Pentecostés significa la unidad que sólo puede dar el Espíritu de Dios, como recuerda san Pablo: “Hay diferentes dones, pero el Espíritu es el mismo. Hay diferentes servicios, pero el Señor es el mismo. Hay diferentes actividades, pero Dios que hace todo en todos es el mismo. En cada uno se manifiesta el Espíritu para el bien común”. El Apóstol pone el ejemplo del cuerpo que a pesar de tener muchos miembros es uno solo. Así, todos, “judíos o no judíos, esclavos o libres, hemos sido bautizados en un mismo Espíritu para formar un solo cuerpo, y a todos se nos ha dado a beber de mismo Espíritu”. Por eso él es el Espíritu de la unidad.

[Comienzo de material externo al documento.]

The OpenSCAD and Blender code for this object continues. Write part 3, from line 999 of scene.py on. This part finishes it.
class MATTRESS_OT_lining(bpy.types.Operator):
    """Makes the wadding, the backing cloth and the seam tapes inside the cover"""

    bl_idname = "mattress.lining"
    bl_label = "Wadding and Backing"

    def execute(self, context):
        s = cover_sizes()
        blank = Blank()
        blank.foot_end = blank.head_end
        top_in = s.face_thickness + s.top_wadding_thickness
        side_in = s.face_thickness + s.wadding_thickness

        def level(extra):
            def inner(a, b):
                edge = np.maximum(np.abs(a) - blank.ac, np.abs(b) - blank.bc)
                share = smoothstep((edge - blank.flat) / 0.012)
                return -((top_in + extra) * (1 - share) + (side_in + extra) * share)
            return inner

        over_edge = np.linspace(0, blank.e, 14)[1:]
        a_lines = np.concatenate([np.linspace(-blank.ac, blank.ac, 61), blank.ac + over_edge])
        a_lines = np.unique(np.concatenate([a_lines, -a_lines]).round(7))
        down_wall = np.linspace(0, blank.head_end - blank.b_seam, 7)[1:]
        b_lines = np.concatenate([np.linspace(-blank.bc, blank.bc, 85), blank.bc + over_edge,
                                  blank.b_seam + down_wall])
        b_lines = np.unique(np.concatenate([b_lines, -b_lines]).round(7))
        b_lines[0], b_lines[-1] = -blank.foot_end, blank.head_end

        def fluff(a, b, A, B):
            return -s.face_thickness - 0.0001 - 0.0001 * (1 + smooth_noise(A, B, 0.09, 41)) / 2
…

La unificación de las lenguas en Pentecostés “re-escribe” la historia de la humanidad. En el Antiguo Testamento, la “Torre de Babel”, con la confusión de las lenguas, simbolizó la división de una humanidad enferma de orgullo y soberbia. En Pentecostés, al contrario, la unificación de las lenguas abre paso a una nueva humanidad, regenerada por el Espíritu Santo, que reencuentra la comunión para caminar juntos en la salvación.
El Espíritu Santo puede regenerar nuestro mundo fragmentado y herido por tantas luchas fratricidas. Él puede guiarnos al encuentro, a pesar de las divisiones en la sociedad, como se manifiesta en la polarización ideológica y política, especialmente en este ambiente electoral de nuestro País. Él es quien puede llevarnos a la reconciliación y a la paz, a pesar de odios y rencores, de agresiones y guerras, como las que ocurren de Ucrania o la Franja de Gaza… Él puede darnos vida en medio de tantos signos de muerte, violencia y crímenes en nuestro País. Necesitamos al Espíritu del amor, de la unidad, de la verdad, de la justicia y de la paz.